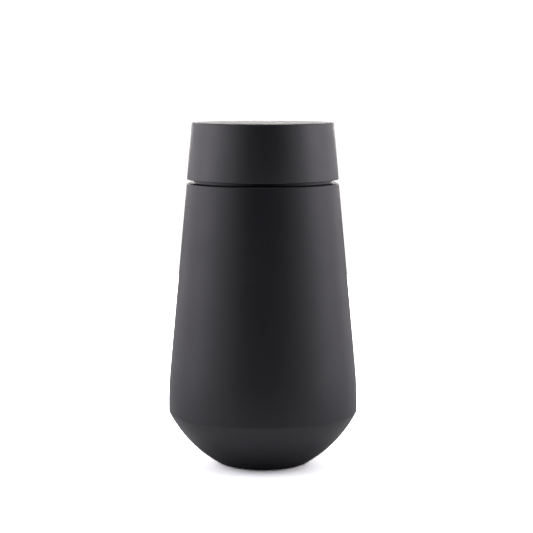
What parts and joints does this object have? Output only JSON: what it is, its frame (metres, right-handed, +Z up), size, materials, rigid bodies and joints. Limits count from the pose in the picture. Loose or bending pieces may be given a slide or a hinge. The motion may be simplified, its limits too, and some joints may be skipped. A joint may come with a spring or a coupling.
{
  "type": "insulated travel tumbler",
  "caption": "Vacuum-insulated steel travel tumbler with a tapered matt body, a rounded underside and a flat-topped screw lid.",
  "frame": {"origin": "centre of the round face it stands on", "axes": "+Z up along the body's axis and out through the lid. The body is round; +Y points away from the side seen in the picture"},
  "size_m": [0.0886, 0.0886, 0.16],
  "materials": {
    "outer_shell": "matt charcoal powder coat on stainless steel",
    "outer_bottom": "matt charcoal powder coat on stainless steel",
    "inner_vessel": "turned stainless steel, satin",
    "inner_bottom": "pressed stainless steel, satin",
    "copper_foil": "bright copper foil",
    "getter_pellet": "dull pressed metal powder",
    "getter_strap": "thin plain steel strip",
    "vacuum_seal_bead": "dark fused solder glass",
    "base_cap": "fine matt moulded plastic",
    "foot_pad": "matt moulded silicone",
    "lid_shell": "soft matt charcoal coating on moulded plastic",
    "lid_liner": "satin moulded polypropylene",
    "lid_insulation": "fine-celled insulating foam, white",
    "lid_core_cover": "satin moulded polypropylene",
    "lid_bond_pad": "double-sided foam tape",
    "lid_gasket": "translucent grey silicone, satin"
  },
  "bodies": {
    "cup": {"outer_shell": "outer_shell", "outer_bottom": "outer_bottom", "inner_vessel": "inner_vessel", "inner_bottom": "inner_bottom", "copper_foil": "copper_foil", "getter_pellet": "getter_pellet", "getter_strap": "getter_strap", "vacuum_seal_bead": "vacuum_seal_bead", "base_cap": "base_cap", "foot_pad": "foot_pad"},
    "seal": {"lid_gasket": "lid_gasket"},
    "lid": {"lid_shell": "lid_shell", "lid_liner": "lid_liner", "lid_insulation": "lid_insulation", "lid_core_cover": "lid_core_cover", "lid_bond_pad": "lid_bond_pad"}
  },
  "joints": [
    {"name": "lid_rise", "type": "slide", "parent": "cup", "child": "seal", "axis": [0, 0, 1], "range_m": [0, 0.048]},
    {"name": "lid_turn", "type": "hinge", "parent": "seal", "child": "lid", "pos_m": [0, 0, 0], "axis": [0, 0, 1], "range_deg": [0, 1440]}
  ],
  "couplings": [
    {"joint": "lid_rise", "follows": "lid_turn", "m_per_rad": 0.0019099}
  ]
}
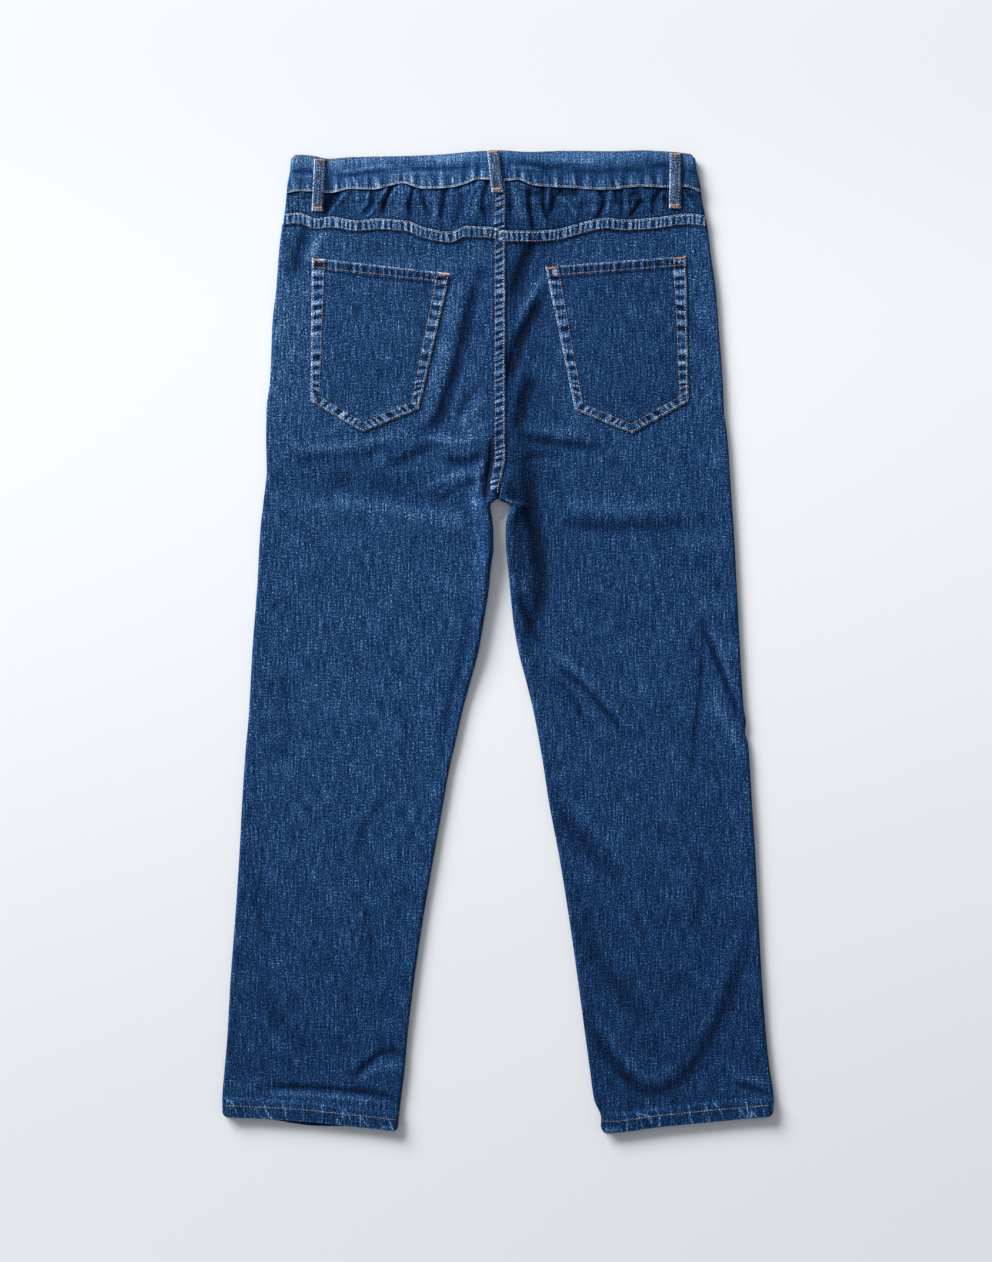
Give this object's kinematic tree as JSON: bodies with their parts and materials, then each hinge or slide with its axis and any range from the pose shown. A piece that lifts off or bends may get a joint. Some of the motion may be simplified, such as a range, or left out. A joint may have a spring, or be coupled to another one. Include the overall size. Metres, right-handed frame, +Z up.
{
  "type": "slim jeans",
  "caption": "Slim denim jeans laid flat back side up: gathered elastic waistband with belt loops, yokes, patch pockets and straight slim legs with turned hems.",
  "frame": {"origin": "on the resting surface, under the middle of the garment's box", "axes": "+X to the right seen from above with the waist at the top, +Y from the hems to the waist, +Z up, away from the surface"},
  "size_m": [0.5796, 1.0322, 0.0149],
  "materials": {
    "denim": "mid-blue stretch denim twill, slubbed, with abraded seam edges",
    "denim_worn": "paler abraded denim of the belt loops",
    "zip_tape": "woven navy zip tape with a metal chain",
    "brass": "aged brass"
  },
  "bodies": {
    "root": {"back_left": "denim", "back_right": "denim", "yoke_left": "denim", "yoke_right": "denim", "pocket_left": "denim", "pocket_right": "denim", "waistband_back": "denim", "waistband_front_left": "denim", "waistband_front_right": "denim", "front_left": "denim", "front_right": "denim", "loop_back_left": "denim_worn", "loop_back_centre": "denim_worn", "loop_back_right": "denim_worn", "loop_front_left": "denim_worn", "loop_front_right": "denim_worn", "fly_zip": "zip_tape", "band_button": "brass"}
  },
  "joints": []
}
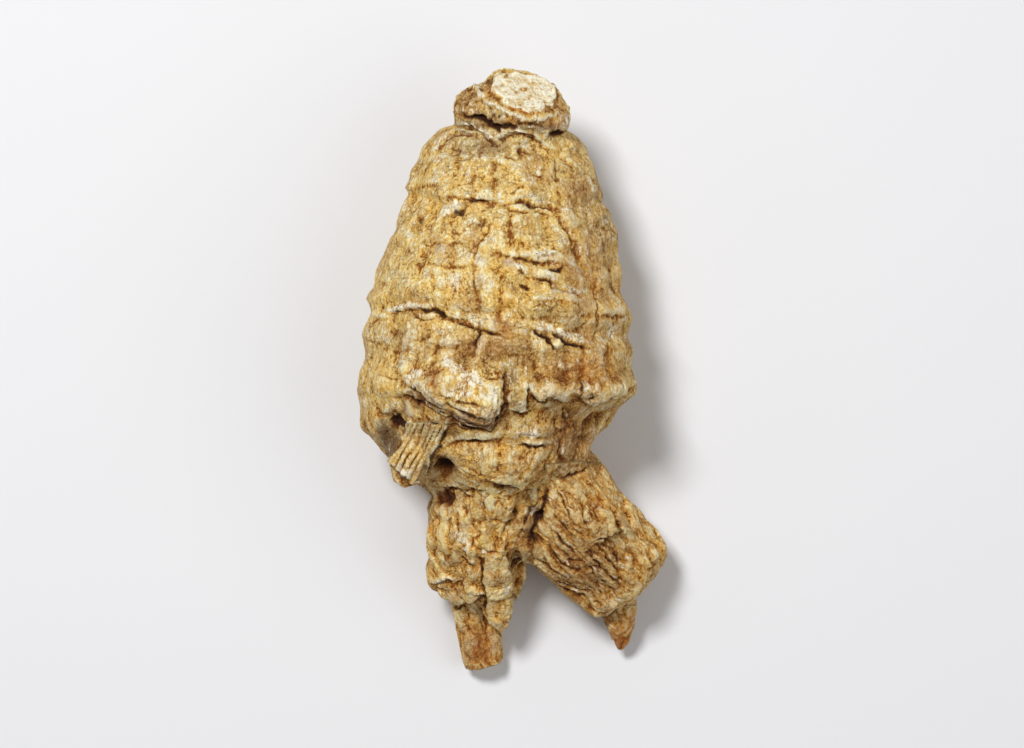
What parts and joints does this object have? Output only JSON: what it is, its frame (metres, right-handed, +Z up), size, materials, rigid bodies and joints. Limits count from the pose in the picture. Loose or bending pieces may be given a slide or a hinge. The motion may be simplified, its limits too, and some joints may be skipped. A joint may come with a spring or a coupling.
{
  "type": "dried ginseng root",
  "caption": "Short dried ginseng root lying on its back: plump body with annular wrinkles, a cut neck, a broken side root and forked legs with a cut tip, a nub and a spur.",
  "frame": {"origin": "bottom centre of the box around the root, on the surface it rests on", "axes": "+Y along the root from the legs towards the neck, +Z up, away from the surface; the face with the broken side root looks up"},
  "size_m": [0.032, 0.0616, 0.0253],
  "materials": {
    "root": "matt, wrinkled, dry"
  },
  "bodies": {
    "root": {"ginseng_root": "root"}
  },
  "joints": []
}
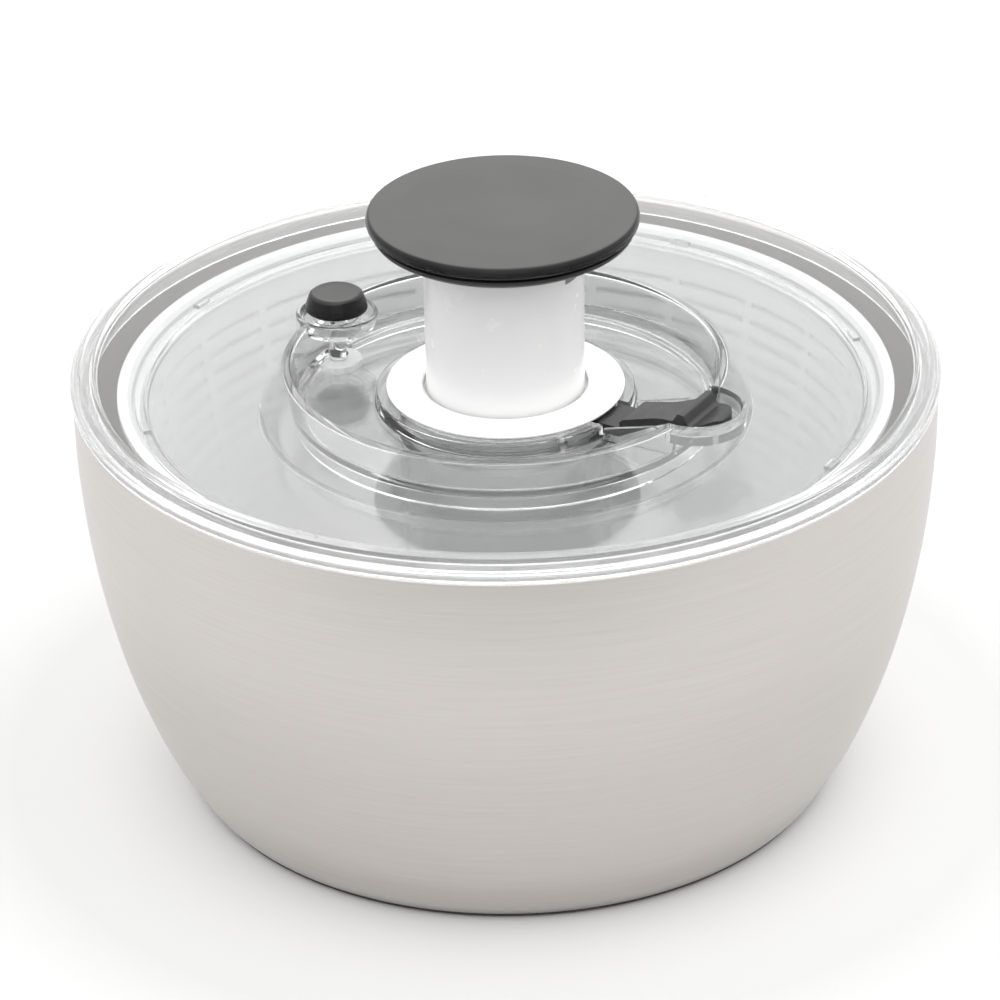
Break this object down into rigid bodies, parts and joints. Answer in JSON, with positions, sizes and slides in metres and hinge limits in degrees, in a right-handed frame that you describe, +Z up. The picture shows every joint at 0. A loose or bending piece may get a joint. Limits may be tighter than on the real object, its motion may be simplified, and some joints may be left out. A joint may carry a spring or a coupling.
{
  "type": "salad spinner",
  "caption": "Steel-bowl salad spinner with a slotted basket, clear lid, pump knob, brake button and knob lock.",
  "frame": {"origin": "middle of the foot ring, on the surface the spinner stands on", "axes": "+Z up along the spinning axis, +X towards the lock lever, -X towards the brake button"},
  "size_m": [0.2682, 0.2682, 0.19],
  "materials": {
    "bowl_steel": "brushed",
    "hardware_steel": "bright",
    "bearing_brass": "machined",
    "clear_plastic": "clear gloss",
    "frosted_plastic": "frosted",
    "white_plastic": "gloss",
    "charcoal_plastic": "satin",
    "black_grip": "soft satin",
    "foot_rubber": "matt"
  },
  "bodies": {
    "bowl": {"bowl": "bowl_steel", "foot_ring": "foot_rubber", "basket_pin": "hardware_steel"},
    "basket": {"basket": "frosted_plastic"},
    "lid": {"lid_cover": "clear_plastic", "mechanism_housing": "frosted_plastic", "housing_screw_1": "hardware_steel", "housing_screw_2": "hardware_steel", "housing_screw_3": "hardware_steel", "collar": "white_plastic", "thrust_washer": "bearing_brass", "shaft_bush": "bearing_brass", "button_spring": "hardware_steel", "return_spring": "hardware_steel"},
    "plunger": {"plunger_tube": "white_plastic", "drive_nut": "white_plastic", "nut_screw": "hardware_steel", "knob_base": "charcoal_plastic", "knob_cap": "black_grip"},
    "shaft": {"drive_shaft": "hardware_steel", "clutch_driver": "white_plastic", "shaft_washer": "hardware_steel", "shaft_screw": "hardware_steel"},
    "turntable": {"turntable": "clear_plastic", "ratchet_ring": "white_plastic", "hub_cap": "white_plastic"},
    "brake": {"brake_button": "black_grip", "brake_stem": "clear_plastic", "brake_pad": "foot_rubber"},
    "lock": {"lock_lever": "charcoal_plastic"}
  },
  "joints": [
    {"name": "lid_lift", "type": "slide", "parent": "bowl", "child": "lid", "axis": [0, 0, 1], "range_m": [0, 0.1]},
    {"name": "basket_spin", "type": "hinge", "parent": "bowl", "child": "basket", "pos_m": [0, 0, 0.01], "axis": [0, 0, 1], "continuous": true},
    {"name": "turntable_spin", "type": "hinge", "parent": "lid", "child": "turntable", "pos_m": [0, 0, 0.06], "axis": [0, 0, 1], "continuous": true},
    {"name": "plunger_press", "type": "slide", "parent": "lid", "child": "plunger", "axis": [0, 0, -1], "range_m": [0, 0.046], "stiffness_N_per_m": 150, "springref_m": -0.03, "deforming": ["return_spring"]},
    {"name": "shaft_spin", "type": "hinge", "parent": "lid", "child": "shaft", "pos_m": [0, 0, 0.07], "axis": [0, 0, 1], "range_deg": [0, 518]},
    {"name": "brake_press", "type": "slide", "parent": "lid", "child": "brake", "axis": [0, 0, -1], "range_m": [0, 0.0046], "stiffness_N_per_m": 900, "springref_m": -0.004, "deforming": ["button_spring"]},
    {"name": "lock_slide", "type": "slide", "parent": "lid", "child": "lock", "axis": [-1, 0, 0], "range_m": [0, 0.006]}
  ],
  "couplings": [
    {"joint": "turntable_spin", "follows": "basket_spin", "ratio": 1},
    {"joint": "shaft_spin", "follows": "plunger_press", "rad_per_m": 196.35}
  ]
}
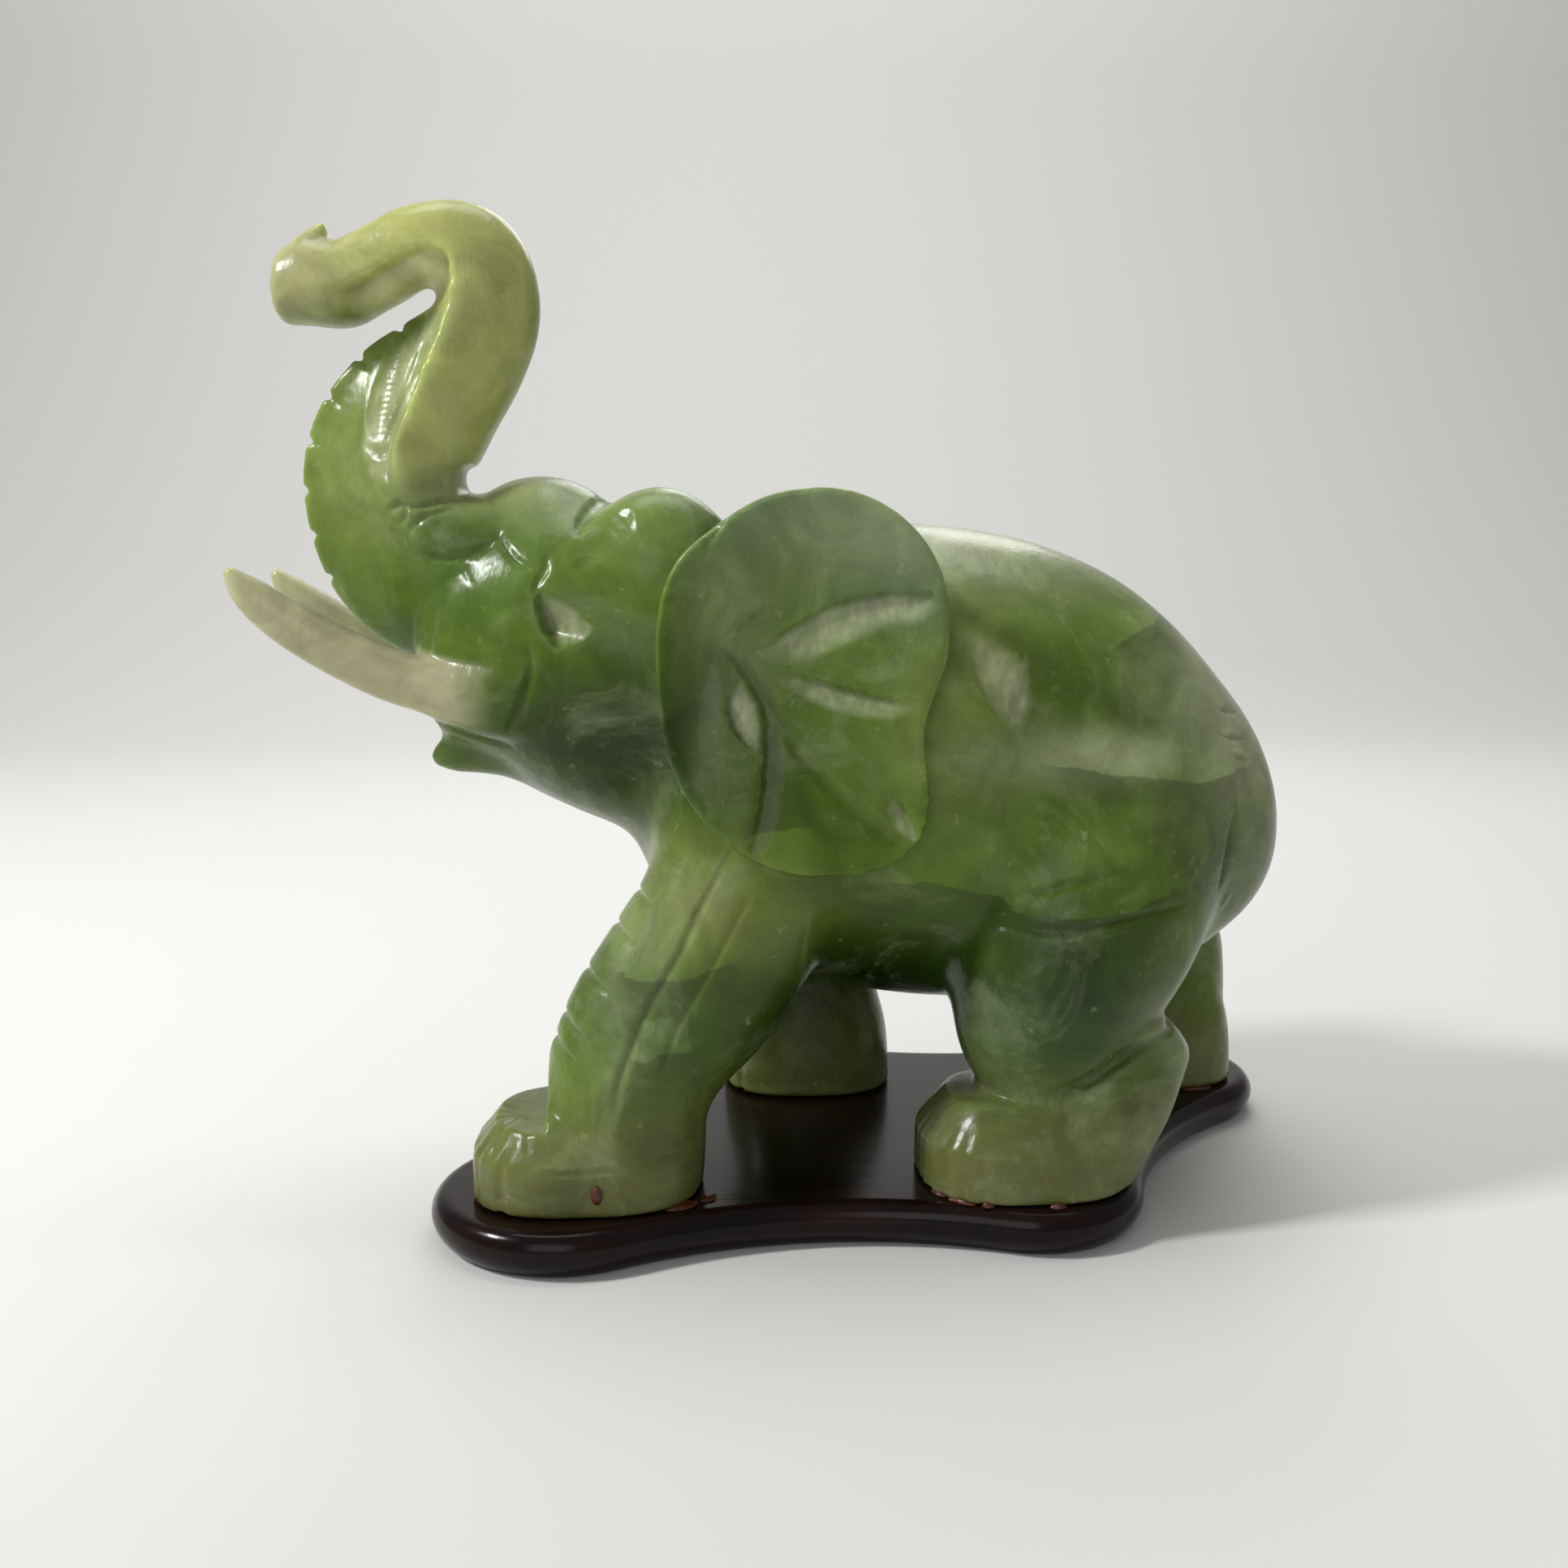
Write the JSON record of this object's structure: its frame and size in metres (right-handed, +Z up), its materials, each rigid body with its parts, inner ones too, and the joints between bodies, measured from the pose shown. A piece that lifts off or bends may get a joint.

Goal of the exercise
Extract from the data every line where "body" shows up.

Result of this task
  "caption": "Vacuum-insulated steel travel tumbler with a tapered matt body, a rounded underside and a flat-topped screw lid.",
  "frame": {"origin": "centre of the round face it stands on", "axes": "+Z up along the body's axis and out through the lid. The body is round; +Y points away from the side seen in the picture"},
  "caption": "Short dried ginseng root lying on its back: plump body with annular wrinkles, a cut neck, a broken side root and forked legs with a cut tip, a nub and a spur.",
Write the JSON record of this object's structure: its frame and size in metres (right-handed, +Z up), its materials, each rigid body with its parts, inner ones too, and the joints between bodies, measured from the pose shown. A piece that lifts off or bends may get a joint.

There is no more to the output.